··· DATA EXTRACT ···
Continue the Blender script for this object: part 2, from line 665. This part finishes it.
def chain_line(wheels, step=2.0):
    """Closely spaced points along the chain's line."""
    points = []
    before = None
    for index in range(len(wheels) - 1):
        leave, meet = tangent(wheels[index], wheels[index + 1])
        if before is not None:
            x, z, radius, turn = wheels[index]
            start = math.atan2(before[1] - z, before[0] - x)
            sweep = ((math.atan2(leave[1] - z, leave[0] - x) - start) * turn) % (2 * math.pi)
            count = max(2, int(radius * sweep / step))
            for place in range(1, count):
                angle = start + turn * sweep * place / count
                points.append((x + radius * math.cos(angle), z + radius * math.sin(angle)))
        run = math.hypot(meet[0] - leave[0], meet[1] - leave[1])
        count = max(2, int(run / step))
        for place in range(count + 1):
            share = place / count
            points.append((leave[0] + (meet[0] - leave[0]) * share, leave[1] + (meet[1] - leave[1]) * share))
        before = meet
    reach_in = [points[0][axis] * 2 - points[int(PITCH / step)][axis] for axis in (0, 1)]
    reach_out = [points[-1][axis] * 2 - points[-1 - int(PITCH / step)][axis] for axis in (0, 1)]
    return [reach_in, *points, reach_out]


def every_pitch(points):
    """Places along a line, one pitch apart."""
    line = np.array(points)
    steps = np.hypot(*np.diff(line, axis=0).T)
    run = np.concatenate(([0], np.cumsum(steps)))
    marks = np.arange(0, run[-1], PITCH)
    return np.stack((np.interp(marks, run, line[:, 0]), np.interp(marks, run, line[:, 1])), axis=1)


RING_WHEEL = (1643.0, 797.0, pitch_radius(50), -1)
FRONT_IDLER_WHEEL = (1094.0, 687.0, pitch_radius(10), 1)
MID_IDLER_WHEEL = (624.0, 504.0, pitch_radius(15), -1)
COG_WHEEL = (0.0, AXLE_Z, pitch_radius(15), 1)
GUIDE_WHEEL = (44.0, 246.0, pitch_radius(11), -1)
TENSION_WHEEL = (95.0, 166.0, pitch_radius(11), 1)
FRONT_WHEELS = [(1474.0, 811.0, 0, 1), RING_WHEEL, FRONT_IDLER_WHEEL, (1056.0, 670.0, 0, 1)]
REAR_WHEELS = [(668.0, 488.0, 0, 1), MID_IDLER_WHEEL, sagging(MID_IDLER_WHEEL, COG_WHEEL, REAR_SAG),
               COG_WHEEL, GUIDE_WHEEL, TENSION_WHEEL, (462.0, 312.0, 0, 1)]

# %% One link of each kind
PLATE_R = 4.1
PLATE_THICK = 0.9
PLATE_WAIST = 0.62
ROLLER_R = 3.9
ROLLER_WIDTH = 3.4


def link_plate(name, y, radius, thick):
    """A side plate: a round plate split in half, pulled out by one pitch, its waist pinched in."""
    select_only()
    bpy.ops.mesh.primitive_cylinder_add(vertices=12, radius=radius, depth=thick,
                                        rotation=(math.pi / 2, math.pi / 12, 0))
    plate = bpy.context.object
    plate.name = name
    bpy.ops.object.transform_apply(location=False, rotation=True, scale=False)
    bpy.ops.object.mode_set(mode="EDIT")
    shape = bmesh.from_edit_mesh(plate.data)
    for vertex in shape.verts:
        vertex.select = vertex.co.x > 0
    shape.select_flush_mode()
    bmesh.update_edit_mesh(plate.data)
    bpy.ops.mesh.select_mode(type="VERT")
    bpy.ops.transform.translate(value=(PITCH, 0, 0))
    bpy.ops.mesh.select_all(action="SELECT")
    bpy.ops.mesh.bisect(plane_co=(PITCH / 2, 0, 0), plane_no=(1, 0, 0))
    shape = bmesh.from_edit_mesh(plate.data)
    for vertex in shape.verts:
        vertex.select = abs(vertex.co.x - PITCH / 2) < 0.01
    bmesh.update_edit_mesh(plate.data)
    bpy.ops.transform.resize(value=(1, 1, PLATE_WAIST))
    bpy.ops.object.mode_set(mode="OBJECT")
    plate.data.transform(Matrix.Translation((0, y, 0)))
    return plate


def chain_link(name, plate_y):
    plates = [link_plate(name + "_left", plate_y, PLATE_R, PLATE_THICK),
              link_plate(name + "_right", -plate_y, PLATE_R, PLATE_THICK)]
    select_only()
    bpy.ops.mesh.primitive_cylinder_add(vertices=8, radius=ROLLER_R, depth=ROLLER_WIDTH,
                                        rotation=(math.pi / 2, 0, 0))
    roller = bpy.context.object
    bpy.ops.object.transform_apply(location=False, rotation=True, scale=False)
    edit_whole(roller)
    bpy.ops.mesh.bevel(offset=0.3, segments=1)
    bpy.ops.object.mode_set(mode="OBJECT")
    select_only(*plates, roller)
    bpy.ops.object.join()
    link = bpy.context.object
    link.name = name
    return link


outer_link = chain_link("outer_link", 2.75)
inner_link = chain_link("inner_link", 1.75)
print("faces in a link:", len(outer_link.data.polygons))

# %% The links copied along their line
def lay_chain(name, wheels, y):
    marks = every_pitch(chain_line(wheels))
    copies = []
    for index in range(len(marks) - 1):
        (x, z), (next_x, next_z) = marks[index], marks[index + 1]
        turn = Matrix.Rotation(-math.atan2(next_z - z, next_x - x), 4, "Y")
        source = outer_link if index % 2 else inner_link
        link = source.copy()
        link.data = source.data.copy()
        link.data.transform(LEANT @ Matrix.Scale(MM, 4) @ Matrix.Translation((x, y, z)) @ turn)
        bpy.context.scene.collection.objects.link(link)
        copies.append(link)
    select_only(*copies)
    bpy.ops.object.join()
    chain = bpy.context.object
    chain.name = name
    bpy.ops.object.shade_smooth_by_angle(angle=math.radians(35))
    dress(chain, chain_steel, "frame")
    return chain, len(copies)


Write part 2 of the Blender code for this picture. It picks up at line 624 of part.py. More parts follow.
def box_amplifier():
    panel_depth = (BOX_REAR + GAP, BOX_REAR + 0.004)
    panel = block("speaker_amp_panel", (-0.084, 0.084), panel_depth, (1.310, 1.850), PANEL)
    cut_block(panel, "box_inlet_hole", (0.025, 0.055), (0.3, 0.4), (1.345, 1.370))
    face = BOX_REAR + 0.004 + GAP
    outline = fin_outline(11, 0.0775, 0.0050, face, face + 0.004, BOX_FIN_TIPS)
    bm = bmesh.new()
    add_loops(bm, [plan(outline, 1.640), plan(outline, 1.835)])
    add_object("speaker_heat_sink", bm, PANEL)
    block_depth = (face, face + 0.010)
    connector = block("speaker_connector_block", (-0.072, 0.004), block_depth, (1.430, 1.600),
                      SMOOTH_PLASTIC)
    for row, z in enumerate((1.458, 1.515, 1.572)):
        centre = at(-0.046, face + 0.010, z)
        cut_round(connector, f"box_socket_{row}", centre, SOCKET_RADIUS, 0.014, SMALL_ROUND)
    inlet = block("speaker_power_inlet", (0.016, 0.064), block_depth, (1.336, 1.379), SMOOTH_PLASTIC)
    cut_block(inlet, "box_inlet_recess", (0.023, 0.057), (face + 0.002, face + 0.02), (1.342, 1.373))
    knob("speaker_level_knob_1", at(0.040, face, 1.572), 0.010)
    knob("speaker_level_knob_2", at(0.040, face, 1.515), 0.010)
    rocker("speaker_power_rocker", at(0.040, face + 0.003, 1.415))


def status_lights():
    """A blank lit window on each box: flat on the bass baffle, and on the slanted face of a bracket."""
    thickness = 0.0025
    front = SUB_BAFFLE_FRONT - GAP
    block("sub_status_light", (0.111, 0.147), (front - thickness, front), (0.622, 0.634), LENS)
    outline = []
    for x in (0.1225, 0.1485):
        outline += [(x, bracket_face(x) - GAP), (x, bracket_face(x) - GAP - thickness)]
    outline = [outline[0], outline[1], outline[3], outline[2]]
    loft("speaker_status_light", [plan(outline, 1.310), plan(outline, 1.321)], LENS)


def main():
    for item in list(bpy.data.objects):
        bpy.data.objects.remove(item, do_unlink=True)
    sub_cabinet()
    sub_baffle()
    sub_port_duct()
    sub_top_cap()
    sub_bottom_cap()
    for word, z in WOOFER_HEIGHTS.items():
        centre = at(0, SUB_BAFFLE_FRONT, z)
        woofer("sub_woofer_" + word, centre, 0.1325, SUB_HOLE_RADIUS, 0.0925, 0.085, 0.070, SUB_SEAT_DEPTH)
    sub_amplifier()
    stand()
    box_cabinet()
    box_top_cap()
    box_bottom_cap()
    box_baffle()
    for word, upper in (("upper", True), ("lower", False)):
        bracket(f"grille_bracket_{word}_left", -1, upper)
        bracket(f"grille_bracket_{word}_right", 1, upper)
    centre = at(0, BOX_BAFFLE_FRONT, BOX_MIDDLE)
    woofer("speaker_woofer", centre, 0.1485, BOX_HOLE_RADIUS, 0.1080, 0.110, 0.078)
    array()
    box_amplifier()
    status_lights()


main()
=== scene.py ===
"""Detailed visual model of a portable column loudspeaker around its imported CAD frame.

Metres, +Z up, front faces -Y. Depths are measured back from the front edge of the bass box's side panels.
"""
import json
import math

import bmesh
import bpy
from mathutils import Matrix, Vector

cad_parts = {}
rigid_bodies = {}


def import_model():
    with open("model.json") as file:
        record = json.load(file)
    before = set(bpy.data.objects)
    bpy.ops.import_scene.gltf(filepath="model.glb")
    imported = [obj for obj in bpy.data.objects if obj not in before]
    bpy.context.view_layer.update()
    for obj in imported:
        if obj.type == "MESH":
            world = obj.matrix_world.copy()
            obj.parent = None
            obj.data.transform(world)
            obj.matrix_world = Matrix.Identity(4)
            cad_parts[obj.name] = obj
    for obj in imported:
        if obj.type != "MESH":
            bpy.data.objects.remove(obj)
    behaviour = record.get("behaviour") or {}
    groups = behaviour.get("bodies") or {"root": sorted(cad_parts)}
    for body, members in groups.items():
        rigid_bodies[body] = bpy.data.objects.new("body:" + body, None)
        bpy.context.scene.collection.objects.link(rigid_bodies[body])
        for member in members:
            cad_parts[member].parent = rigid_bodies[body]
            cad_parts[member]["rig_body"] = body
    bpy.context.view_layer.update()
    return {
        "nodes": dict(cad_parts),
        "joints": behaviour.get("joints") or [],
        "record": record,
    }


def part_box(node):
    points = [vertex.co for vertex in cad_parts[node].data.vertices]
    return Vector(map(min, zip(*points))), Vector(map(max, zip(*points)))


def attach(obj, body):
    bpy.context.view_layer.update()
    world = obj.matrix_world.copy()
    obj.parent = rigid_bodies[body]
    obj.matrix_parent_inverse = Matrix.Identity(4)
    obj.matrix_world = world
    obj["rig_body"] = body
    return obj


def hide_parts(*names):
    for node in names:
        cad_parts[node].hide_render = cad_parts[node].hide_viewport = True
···
→ DIRECTIONS FOR THIS TASK
Please return, exactly as they appear, the lines starting at the one that contains "for word, z" and ending at the one that contains "before = set(bpy.data.objects)".

→ TASK OUTPUT
    for word, z in WOOFER_HEIGHTS.items():
        centre = at(0, SUB_BAFFLE_FRONT, z)
        woofer("sub_woofer_" + word, centre, 0.1325, SUB_HOLE_RADIUS, 0.0925, 0.085, 0.070, SUB_SEAT_DEPTH)
    sub_amplifier()
    stand()
    box_cabinet()
    box_top_cap()
    box_bottom_cap()
    box_baffle()
    for word, upper in (("upper", True), ("lower", False)):
        bracket(f"grille_bracket_{word}_left", -1, upper)
        bracket(f"grille_bracket_{word}_right", 1, upper)
    centre = at(0, BOX_BAFFLE_FRONT, BOX_MIDDLE)
    woofer("speaker_woofer", centre, 0.1485, BOX_HOLE_RADIUS, 0.1080, 0.110, 0.078)
    array()
    box_amplifier()
    status_lights()


main()
=== scene.py ===
"""Detailed visual model of a portable column loudspeaker around its imported CAD frame.

Metres, +Z up, front faces -Y. Depths are measured back from the front edge of the bass box's side panels.
"""
import json
import math

import bmesh
import bpy
from mathutils import Matrix, Vector

cad_parts = {}
rigid_bodies = {}


def import_model():
    with open("model.json") as file:
        record = json.load(file)
    before = set(bpy.data.objects)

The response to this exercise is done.